Of the three of us (Joan, Eli, Lin), I'm the only one who's active in her local RWA chapter. Actually, active is a pretty mild word. I'm more like knee-deep in it. Okay, hip deep. I'm now the secretary for the chapter and contribute to several committees, and over the past few years have realized I know quite a bit about this industry that I can share with others, enough that I was the guest speaker for my group in January, and will be one of two guest speakers next month. The Mid-Willamette Valley RWA chapter is the only chapter located between Portland, Oregon and Sacramento, California. We have members that span that entire distance. Several members drive 70 miles one way just to attend our meetings. Our chapter president battles mountain roads and icy passes and a three-hour drive ONE WAY, just so she can be with us. She is a saint.

I encourage you to join a local writer's group and immerse yourself with other writers. Meet people, make connections, talk. It will make your passion stronger. It will boost your confidence. It will make you want to write when you have those days where the television looks a lot more appealing than the laptop. If you're a romance writer, the best place to start is Romance Writers of America. Find a local chapter, give them a call and then get out the door.

Writing is often a solitary adventure. Just remember it doesn't always have to be.


Blogger Paty Jager said...

Bravo! That's how I feel about the Romance community. I don't mind driving the 2.5 - 3 hours over the mountain pass knowing I will converse with other writers and published authors at the meetings.

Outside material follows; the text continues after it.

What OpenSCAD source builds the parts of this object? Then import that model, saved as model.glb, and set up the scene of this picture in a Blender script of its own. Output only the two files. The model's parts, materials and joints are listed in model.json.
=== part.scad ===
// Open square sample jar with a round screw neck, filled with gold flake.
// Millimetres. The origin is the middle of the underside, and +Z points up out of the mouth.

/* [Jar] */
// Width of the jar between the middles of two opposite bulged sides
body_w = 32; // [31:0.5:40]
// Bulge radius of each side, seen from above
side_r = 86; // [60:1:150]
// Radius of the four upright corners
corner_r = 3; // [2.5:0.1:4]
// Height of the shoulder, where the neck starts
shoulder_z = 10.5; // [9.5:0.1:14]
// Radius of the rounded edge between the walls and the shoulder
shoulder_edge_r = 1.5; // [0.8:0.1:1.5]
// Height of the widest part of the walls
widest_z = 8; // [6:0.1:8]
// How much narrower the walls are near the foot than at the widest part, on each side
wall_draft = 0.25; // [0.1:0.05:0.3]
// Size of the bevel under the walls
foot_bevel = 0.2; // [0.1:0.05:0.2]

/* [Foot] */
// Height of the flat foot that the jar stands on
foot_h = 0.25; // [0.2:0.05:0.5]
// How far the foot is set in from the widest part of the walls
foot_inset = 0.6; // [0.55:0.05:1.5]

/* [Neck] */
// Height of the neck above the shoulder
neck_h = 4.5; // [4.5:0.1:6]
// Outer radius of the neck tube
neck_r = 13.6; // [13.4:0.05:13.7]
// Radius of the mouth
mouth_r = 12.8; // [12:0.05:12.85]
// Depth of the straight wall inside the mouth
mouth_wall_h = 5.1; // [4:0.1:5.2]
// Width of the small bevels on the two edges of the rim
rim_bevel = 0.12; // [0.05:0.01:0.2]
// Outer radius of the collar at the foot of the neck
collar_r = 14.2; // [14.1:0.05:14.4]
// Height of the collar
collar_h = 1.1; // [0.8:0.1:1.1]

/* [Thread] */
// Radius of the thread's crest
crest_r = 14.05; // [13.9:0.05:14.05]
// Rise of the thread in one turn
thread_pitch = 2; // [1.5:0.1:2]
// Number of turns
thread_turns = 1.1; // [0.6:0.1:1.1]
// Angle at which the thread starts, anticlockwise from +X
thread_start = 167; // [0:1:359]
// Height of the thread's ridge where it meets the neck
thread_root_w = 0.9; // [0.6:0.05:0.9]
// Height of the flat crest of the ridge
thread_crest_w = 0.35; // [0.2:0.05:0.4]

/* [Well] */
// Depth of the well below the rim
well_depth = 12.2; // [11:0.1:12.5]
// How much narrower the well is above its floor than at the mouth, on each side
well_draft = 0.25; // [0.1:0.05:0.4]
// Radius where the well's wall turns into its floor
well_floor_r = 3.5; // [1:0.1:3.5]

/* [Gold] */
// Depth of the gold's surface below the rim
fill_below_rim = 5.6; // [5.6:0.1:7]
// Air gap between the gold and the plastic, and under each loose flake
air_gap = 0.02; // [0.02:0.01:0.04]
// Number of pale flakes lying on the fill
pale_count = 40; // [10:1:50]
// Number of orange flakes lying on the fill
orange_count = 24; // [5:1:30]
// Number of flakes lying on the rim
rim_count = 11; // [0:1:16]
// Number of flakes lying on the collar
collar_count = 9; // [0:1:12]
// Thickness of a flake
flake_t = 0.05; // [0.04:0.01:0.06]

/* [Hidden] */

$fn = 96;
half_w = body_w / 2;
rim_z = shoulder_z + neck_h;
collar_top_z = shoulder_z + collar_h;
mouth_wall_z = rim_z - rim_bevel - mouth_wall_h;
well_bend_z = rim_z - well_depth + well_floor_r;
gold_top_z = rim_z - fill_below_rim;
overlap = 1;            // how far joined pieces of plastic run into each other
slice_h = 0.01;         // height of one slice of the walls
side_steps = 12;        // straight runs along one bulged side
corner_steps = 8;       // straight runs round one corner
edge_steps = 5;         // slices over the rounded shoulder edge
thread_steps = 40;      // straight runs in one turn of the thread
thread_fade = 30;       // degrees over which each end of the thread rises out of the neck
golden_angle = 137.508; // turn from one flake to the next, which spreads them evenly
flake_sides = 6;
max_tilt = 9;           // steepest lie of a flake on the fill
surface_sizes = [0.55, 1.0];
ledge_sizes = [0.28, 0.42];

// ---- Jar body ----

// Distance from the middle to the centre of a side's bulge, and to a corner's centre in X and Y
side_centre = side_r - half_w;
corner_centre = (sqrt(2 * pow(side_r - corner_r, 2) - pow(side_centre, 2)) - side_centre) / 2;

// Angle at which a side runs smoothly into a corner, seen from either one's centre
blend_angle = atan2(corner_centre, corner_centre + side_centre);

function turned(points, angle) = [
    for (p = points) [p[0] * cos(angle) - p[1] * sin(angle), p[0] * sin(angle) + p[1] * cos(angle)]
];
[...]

Sometimes I sit on my side of the mountain and think, "Man, I don't feel like driving over there." But then I go and I am so pumped on the drive back home that I turn around and do it the next month.

There is just something about the comraderie and friendships built in the chapter that make me want to be a part of everything that happens within the chapter.

The congratulations for triumphs, the shoulders and chocolate for the pitfalls. It's a wonderful organization!

4:49 PM  
Blogger Joan Swan said...

Hey E,

You inspired me. While there is a RWA chapter about 100 miles away, I didn't feel it would be worth the expense and time (neither of which I have extra of right now) to make that jump. But I did email a local writing group I've worked with in the past that has regular crit groups and discussed starting a new one with romance and suspense fiction writers. The coordinator said there was a new one forming that handles crits just the way I liked (on paper, not simply reading aloud to the group) and they were all women writing in women-related genres.

So I joined. It's still a 45 min drive each way, but its only 2x a month.

Got my positive cap on. Hoping it works out.